When a poetry cover does use imagery, the image usually works by suggestion rather than illustration — a single object, a texture, a fragment of landscape that resonates with the collection's mood without literally depicting any one poem. Photographs of hands, water, empty rooms, and plant life recur often in the genre because they carry emotional weight without narrowing interpretation to one scene.

Abstract or textural backgrounds work well for poetry in a way they rarely do for fiction. A close-up of torn paper, worn fabric, or natural grain can suggest tone (delicate, weathered, organic) without pretending to represent a story. If you are working from free stock libraries, search for texture and abstract categories rather than genre-specific photo categories, which tend to be built around fiction tropes.

Whatever you choose, resist the pull toward literal illustration of a poem's subject. A collection with poems about migration does not need a cover image of a suitcase at an airport; that reads as a greeting-card interpretation of complex material and undersells the work inside.

Chapbook-Specific Constraints

Chapbooks — typically under 40 pages and often stapled or saddle-stitched — have physical constraints that affect cover design. The spine is frequently too narrow for readable spine text, so the front cover has to do all the identifying work on a shelf. Chapbook covers also tend toward heavier cardstock in a single accent color with minimal print, partly for cost reasons and partly because the format's tradition favors handmade, small-press aesthetics even when produced digitally.

If you are publishing a chapbook through a print-on-demand service rather than through a small press, be honest about the mismatch this can create: POD chapbooks often look more polished and less handmade than readers expect from the format. Leaning into a simpler, more restrained cover design can actually work in your favor here, signaling the intimacy the format promises even when the production method is more commercial.

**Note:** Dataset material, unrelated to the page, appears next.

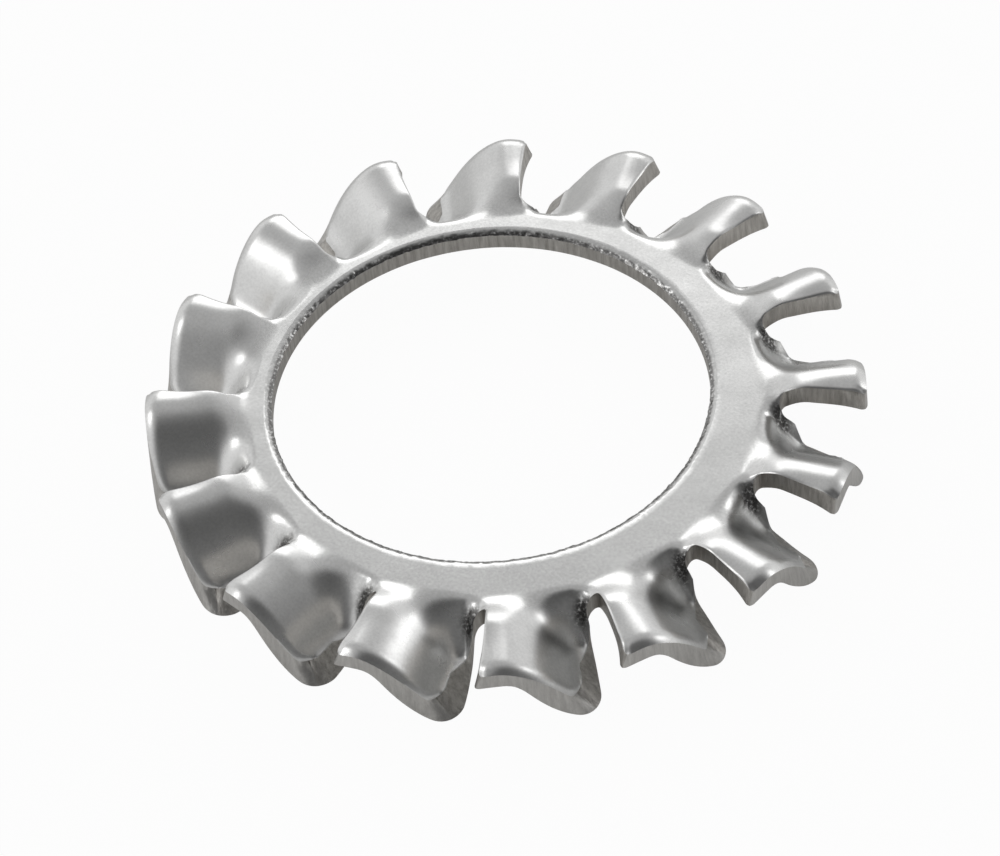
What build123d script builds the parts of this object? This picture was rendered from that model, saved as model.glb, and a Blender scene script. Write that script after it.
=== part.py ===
from build123d import *
import os
from math import asin, atan2, cos, hypot, pi, sin, tan

# Toothed lock washer with external teeth, in millimetres. +Z is the bore's axis
# and points to the side of the raised edges. The origin lies on that axis at
# half the ring's thickness. It is one sheet of even thickness: a flat ring with
# teeth formed into an S, the clockwise edge up and the other edge down.

# Ring and bore
bore_diameter = 13.0
sheet_thickness = 0.7
torn_edge_width = 0.24        # the torn edge around the bore's upper rim
torn_edge_depth = 0.13
circle_offset = 0.54          # from the bore's axis to the centre of the teeth

# Circle of teeth
tooth_count = 16
tip_diameter = 21.3
slot_root_diameter = 16.2     # across the bottoms of the slots
slot_root_width = 0.42
slot_tip_width = 0.74
slot_sweep = 0.2              # how far a slot bends clockwise at the tips
raised_corner_radius = 0.2
lowered_corner_radius = 0.8

# Forming of the teeth, measured along a tooth from the circle's centre
forming_start = 7.3           # the flat ring ends here
forming_end = 8.75            # the edges have their full lift from here
raised_lift = 0.48            # raised edge above the ring
lowered_drop = 1.38           # lowered edge below the ring
bend_line_start = 0.86        # bends, measured across from the tooth's middle
bend_line_end = 1.1
bend_length_start = 0.1       # rounded side of a bend, from its corner
bend_length_full = 0.35
web_width_start = 0.4         # half of the fall from one tooth to the next
web_width_full = 0.3

# Sizes that follow
half_pitch = pi / tooth_count
bore_radius = bore_diameter / 2
tip_radius = tip_diameter / 2
slot_root_radius = slot_root_diameter / 2
half_thickness = sheet_thickness / 2
sheet_end = tip_radius + slot_tip_width
cutter_height = 2 * (lowered_drop + raised_lift + sheet_thickness)


def along(start, end, share):
    """The value at a share of the way from start to end."""
    return start + (end - start) * share


def share_of(value, start, end):
    """How far a value lies between start and end, from 0 to 1."""
    return min(max((value - start) / (end - start), 0), 1)


def formed(x):
    """How far the teeth are formed at x, as an even ramp from 0 to 1."""
    ramp = share_of(x, forming_start, forming_end)
    return ramp**2 * (3 - 2 * ramp)


def section(x, side):
    """Spans of the sheet's upper (side 1) or lower (side -1) outline at x.

    Every span is a list of points: two for a straight, and three for the
    rounded side of a bend, which are its ends and the corner between them.
    The spans run from the lowered edge to the raised edge on the upper side,
    and the other way round on the lower side, where the same S is met turned
    by half a turn.
    """
    raised = raised_lift * formed(x)
    lowered = -lowered_drop * formed(x)
    first, last = (lowered, raised) if side > 0 else (raised, lowered)
    rise = abs(raised - lowered) - sheet_thickness
    line = along(bend_line_start, bend_line_end, share_of(x, forming_start, sheet_end))
    slope = atan2(rise, 2 * line)
    slope += asin(sheet_thickness / hypot(rise, 2 * line))
    ramp = share_of(x, forming_start, forming_end)
    length = along(bend_length_start, bend_length_full, ramp)
    edge = x * tan(half_pitch)
    web = edge - along(web_width_start, web_width_full, ramp)
    corner = sheet_thickness * tan(slope / 2) - line
    skin = side * half_thickness

    def at(y, z):
        return Vector(x, side * y, z + skin)

    bend_start = at(
        corner + length * cos(slope), last - side * length * sin(slope)
    )
    return [
        [at(edge, 0), at(web, first)],
        [at(web, first), at(line, first)],
        [at(line, first), bend_start],
        [bend_start, at(corner, last), at(corner - length, last)],
        [at(corner - length, last), at(-web, last)],
        [at(-web, last), at(-edge, 0)],
    ]


def cubic_poles(p, q, r, s):
    """Bezier poles of the cubic through four evenly spaced points.

    The factors solve the cubic's Bernstein weights at one and two thirds.
    """
    near = (q * 18 - p * 5 - r * 9 + s * 2) / 6
    far = (p * 2 - q * 9 + r * 18 - s * 5) / 6
    return [p, near, far, s]


def skin_faces(side):
    """The sheet's faces on one side: the ramp's, then the straight teeth's."""
    thirds = (0, 1 / 3, 2 / 3, 1)
    ramp = [section(along(forming_start, forming_end, share), side) for share in thirds]
    faces = []
    for spans in zip(*ramp):
        rows = [cubic_poles(*points) for points in zip(*spans)]
        faces.append(Face.make_bezier_surface(rows))
    for spans in zip(ramp[-1], section(sheet_end, side)):
        rows = [list(points) for points in zip(*spans)]
        faces.append(Face.make_bezier_surface(rows))
    return faces


def formed_sheet():
    """One pitch of the formed sheet, from the flat ring to past the tips."""
    skins = skin_faces(1) + skin_faces(-1)
    edge_in = forming_start * tan(half_pitch)
    edge_out = sheet_end * tan(half_pitch)
    borders = Compound(children=skins).edges()
    walls = []
    for x, reach in ((forming_start, edge_in), (sheet_end, edge_out)):
        rim = borders.filter_by_position(Axis.X, x, x)
        rim += [
            Edge.make_line((x, y, -half_thickness), (x, y, half_thickness))
            for y in (-reach, reach)
        ]
        walls.append(Face(Wire(rim)))
    for turn in (1, -1):
        walls.append(
            Face(
                Wire.make_polygon(
                    [
                        (forming_start, turn * edge_in, -half_thickness),
                        (sheet_end, turn * edge_out, -half_thickness),
                        (sheet_end, turn * edge_out, half_thickness),
                        (forming_start, turn * edge_in, half_thickness),
                    ]
                )
            )
        )
    return Solid(Shell(skins + walls))


def slot():
    """Plan of a slot: round at the root, wider and swept clockwise outward."""

    def flank(share, turn):
        width = along(slot_root_width, slot_tip_width, share)
        x = along(slot_root_radius + slot_root_width / 2, tip_radius, share)
        return (x, turn * width / 2 - slot_sweep * share**2)

    past_tip = 1.25  # the plan ends this share of the slot's length from its root
    outline = ThreePointArc(flank(0, 1), (slot_root_radius, 0), flank(0, -1))
    for turn in (1, -1):
        outline += ThreePointArc(
            flank(0, turn), flank(past_tip / 2, turn), flank(past_tip, turn)
        )
    outline += Line(flank(past_tip, 1), flank(past_tip, -1))
    return make_face(outline)


def tooth():
    """One tooth with its share of the ring's edge, pointing along X."""
    turn = half_pitch * 180 / pi
    plan = Circle(tip_radius) - Rot(Z=turn) * slot() - Rot(Z=-turn) * slot()
    corners = plan.vertices().sort_by(lambda v: hypot(v.X - tip_radius, v.Y))[:2]
    lowered, raised = sorted(corners, key=lambda v: -v.Y)
    plan = fillet(lowered, lowered_corner_radius)
    raised = plan.vertices().sort_by_distance(raised)[0]
    plan = fillet(raised, raised_corner_radius)
    return formed_sheet() & extrude(plan, cutter_height / 2, both=True)


def bore():
    """What the bore removes: its cylinder and the torn edge above it."""
    hole = Cylinder(bore_radius, cutter_height)
    torn_edge = Pos(Z=half_thickness - torn_edge_depth / 2) * Cone(
        bore_radius, bore_radius + torn_edge_width, torn_edge_depth
    )
    return hole + torn_edge


one_tooth = tooth()
ring_plan = RegularPolygon(
    forming_start, tooth_count, major_radius=False, rotation=half_pitch * 180 / pi
)
ring = Pos(Z=-half_thickness) * extrude(ring_plan, sheet_thickness)
teeth = [Rot(Z=i * 360 / tooth_count) * one_tooth for i in range(tooth_count)]
washer = Pos(X=circle_offset) * ring.fuse(*teeth) - bore()

os.makedirs("parts", exist_ok=True)
export_step(washer, "parts/lock_washer.step")
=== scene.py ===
import math

import bpy
import numpy as np
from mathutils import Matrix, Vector


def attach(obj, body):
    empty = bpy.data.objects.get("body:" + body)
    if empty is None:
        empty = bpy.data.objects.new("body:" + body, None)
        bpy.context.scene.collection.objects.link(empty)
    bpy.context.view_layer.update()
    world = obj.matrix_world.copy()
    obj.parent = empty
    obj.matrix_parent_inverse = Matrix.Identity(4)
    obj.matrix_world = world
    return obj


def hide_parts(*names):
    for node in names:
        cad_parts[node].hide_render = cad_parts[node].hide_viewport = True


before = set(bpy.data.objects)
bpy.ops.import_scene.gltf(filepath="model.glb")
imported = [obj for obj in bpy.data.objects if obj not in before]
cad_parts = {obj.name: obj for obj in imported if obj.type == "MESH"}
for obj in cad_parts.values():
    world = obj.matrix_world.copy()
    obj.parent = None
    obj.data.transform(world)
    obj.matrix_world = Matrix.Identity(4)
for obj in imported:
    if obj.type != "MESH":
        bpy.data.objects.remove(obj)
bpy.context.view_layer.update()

MM = 0.001

# Viewpoint. A long lens stands about 120 mm from a washer that is 21 mm across,
# half way up from the table, and is tilted a few degrees about its own axis.
CIRCLE_OFFSET = 0.54          # mm, from the bore's axis to the centre of the teeth
LENS_DISTANCE = 120.5         # mm
LENS_AZIMUTH = -46.9          # degrees from +X
LENS_ELEVATION = 47.65
LENS_ROLL = -6.0
SENSOR_WIDTH = 36.0
FOCAL_LENGTH = 146.9          # 33.85 pixels a millimetre at the washer
FRAME_SHIFT = (-0.0051, -0.0225)   # shares of the picture's width
CLIP = (0.005, 5)             # metres

azimuth = math.radians(LENS_AZIMUTH)
elevation = math.radians(LENS_ELEVATION)
roll = math.radians(LENS_ROLL)
backward = np.array([
    math.cos(elevation) * math.cos(azimuth),
    math.cos(elevation) * math.sin(azimuth),
    math.sin(elevation),
])
level = np.cross(-backward, (0, 0, 1))
level /= np.linalg.norm(level)
upright = np.cross(level, -backward)
lens_x = level * math.cos(roll) + upright * math.sin(roll)
lens_y = upright * math.cos(roll) - level * math.sin(roll)
lens_place = (np.array([CIRCLE_OFFSET, 0, 0]) + backward * LENS_DISTANCE) * MM

camera_data = bpy.data.cameras.new("camera")
camera_data.lens = FOCAL_LENGTH
camera_data.sensor_width = SENSOR_WIDTH
camera_data.shift_x, camera_data.shift_y = FRAME_SHIFT
camera_data.clip_start, camera_data.clip_end = CLIP
camera = bpy.data.objects.new("camera", camera_data)
pose = np.eye(4)
pose[:3, 0], pose[:3, 1], pose[:3, 2], pose[:3, 3] = lens_x, lens_y, backward, lens_place
camera.matrix_world = [list(row) for row in pose.T]
bpy.context.scene.collection.objects.link(camera)
bpy.context.scene.camera = camera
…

Color and Series Considerations for Poetry Collections

Poets who publish multiple collections often develop a recognizable palette or typographic system across books, similar to fiction series branding but looser — readers of poetry expect more variation between individual collections since each one represents a distinct body of work rather than a continuing story. A shared typeface family with different accent colors per collection is a common and effective compromise between consistency and distinctiveness.

Anthologies and multi-poet collections need a cover design that does not privilege any single contributor's aesthetic, which usually means an even more restrained, typography-led approach with the editor's or anthology's name given the prominence a single author's name would normally receive.

Where to Get Started

Canva and similar tools work fine for poetry covers precisely because the format rewards simplicity — a single font, careful spacing, and one well-chosen background element will outperform an elaborately composed cover most of the time. Spend your design effort on typography experimentation rather than image sourcing, and test your title treatment against the white space principles that apply across book cover design generally, since poetry covers depend on that discipline more than almost any other genre.

The Library of Congress Poetry and Literature Center, which oversees the U.S. Poet Laureate program, maintains an archive of small press and chapbook cover design going back decades if you want to study how the tradition has evolved: loc.gov/programs/poetry-and-literature. Looking at actual small-press output from the last thirty years will teach you more about genre expectations than any general design guide, including this one.

If restraint feels risky compared to a punchier fiction-style cover, remember that poetry readers actively distrust covers that oversell. A collection that looks too commercially polished can read as a mismatch with the intimacy readers expect from the form — which is the same instinct behind the broader minimalist cover trend, just taken further because the genre demands it rather than merely favoring it.